Answer 4—An MPPT (maximum power point tracking) controller would deliver the full power of the solar panel to either battery, giving each one the same total energy. However, the 1.5-V battery would receive 6× the current and 6× the charge in the process.

 

 

 

 

 

 

 

 

 

 

 

 

 

Issue 312: EQ Answers

Question 1: What is the probably of a flip-flop with a uniformly-distributed asynchronous input going metastable?

Answer 1: The probably that a flip-flop with a uniformly-distributed asynchronous input will go metastable is a function of how wide its “window of opportunity” (the sum of the setup and hold times) is and the clock period. It is proportional to (and less than, because of manufacturer’s testing margins) the ratio of these two times.

Question 2: How long does it take for a flip-flop in a metastable state to resolve itself?

Answer 2: There is no definite time for a flip-flop to resolve a metastable state. All we can say is that there is some probability that it will remain metastable after a given amount of time has passed. This is usually a rapidly-decaying exponential funciton. The scale factor, or time constant associated with this function is determined by factors such as the internal gain of the flip-flop and the speed of the active devices used in its implementation.

Question 3: Why does putting multiple flip-flops in series reduce the probability of having a metastable output at the output?

Answer 3: When two flip-flops are placed in series, the probability of the second one going metastable is the product of two factors: the probabiliy of the first one going metastable in the first place, and the probability of that metastable state lasting exactly as long as the clock period. Both of these factors are much less than unity, so their product is even lower still.

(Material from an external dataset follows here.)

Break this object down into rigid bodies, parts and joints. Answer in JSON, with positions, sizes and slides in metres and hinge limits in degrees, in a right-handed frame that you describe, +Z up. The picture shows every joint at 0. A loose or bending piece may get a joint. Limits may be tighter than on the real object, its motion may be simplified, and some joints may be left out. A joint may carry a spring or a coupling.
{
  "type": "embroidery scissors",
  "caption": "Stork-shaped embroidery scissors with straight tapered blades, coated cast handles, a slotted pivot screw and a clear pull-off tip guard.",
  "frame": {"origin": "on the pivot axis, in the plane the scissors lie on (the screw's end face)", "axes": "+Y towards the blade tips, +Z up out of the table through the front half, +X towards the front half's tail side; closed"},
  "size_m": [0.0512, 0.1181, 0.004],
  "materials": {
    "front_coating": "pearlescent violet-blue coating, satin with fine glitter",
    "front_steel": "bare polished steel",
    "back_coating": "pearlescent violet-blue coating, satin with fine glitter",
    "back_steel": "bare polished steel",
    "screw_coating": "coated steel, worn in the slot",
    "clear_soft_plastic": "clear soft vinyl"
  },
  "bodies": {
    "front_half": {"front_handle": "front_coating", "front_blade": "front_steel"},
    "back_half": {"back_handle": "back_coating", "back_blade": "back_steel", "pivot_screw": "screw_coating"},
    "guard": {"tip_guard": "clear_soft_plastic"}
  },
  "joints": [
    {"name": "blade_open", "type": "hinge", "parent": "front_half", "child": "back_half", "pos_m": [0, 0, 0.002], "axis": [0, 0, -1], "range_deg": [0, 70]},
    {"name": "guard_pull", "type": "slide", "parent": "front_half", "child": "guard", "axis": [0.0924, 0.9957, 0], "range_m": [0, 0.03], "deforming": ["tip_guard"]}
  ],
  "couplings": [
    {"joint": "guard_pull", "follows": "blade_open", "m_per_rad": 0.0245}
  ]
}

A third flip-flop is sometimes used, which reduces the chances of metastability to infinitesimal levels.

Question 4: Under what conditions will a metastable condition propagate from one flip-flop to the next?

Answer 4: In order for the second flip-flop in a chain to go metastable, it’s input must be changing in the “window of opportunity” defined by its setup and hold times.

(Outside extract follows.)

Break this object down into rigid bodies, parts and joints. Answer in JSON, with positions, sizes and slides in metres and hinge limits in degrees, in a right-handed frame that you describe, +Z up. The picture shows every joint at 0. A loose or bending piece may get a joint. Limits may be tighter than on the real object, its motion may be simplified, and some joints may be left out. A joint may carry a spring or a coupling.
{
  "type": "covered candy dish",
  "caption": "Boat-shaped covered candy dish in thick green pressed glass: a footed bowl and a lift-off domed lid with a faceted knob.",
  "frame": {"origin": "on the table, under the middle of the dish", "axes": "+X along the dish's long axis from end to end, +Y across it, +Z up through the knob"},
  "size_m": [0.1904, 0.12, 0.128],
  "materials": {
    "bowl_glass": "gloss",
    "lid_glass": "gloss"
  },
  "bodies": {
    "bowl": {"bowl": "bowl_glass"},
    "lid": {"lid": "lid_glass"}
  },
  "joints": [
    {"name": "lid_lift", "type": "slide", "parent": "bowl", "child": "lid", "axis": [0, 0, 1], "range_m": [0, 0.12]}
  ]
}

Note that if the first flip-flop has not yet resolved itself by the time the next clock edge comes along, the second one will not generally go metastable. This is because the circuitry of the flip-flop is always designed so that the input threshold voltage differs enough from the metastable output voltage by enough of a margin to guarantee that the second flip-flop will interpret it as a definite high or definite low.

Therefore, the only way that the second flip-flop can go metastable is if the first one’s metastable state had just started to resolve itself at the next clock edge, such that its output was passing through the second one’s input threshold at that moment.

Contributor: David Tweed

Issue 310: EQ Answers

Answer 1: UDP packets are subject to the following problems. Packets may be lost. Packets may experience variable delays. Packets may arrive in a different order from the order they were transmitted.

UDP gives the application the ability to detect and deal with these issues without experiencing the overhead and arbitrarily large delays associated with TCP.

Since UDP packets can get lost or arrive out of order, you include a sequence number in the packet so that the receiving side can detect either of these occurrances.

The packets also experience random delays over some range that is generally bounded. Therefore, you use a FIFO buffer (or “elastic store”) on the receive side to hide the packet arrival “jitter”. You try to keep the amount data in this buffer that corresponds to the average packet delay, plus a safety margin. If this FIFO ever “runs dry”, you might need to set the (re-)starting threshold to a higher value. Packets that arrive extremely late are treated the same as lost packets.

Answer 2: Any difference between the transmit and receive sample clocks means that the average amount of data in the receive-side FIFO will start to trend upward or downward over time. If the FIFO depth is increasing, it is necessary to increase the output audio sample rate slightly to match. Similarly, if it is decreasing, it is necessary to decrease the sample rate. These adjustments will cause the long-term average sample rate of the receiver to match that of the transmitter exactly.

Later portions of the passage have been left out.